Music Reviews: Squint Steve Taylor: Warner Alliance
Cornerstone Magazine
Q1(?) 1994, Volume 22, Issues 102/103
© 1994 Cornerstone Communications, Inc.
Pages 77, 79
Steve Taylor's absence from CCM left a noticeable void. His biting humor and quirky mix of rock, new wave, and pop, not to mention dynamic (an overused worse used correctly here) stage presence, were a hard act to follow. To Steve's credit, I don't think anyone even tried.
And why would anyone bother? Taylor's intellectual antics made him a sort of musical Chesterton, defending the Christian faith while taking on any number of sacred and secular "cash cows" and dragons: nary a windmill in the bunch, and his lance seldom missed the mark.
Well, guess who's back with tongue firmly in cheek? Steve Taylor would like you to know, "The news of my impending death came at a really bad time for me." Squint finds him little removed from what his fans have always loved best about his stomping grounds. The attitude is half the fun, and in one of my favorite tunes it's everything. Without quoting the whole song, "Smug" takes a good, hard look at the attitude that seems to be everybody's (right, left, saved, unsaved) nineties fashion statement. Both Madame Streisand and Master Limbaugh "love to be politically Koreshed," while the Church often ministers to the "smug-starved millions" encouraging them to "strike the proud pose of our country club brethren / friendly as a tomb." And about as elitist; only the dead need apply.
A variety of music styles are brushed by Taylor's fun-loving pop sensibility; alternative art rock on "The Finish Line" (no, it's not about a boundary dispute in Finland), reggae in "Easy Listening," and good old pop in Taylor's take on the "Bannerman," the late twentieth century's answer to "The Praying Hands." If the biting wit has gotten sharper then surely it is tempered with love. "Jesus Is for Losers" finds Taylor and his humility firmly locked in a bear hug.

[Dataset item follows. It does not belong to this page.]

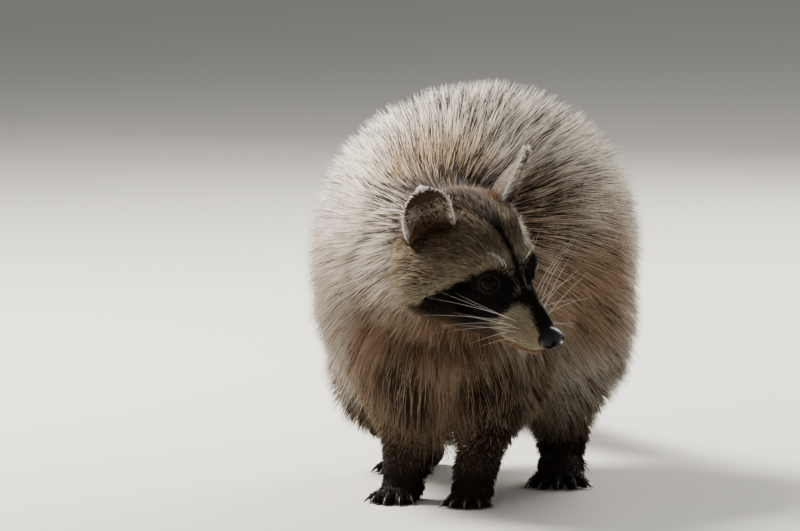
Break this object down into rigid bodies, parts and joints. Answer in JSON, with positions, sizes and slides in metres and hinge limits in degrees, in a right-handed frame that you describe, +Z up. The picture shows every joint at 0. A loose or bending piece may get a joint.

Indeed, lyrics this telling would probably break the back of a lot of CCM's so-called artistes. "If I was groping, groping around for some ladder to fame / I am ashamed / if I was hoping, hoping respect would make a stury footstool / I am a fool. . . . / Just as I am / I am needy and dry / Jesus is for losers / The self-made need not apply." Steve Taylor has never been a self-made man, but maybe that's part of his appeal--for all his incredible talent, biting wit, and chuckles of admonishment, he's never pretended to be anything more than a part of our family. To the post-Chagall king of the Clone-Clock Cleaners, we say not, Welcome back, but simply, Heigh-ho Rocinante!!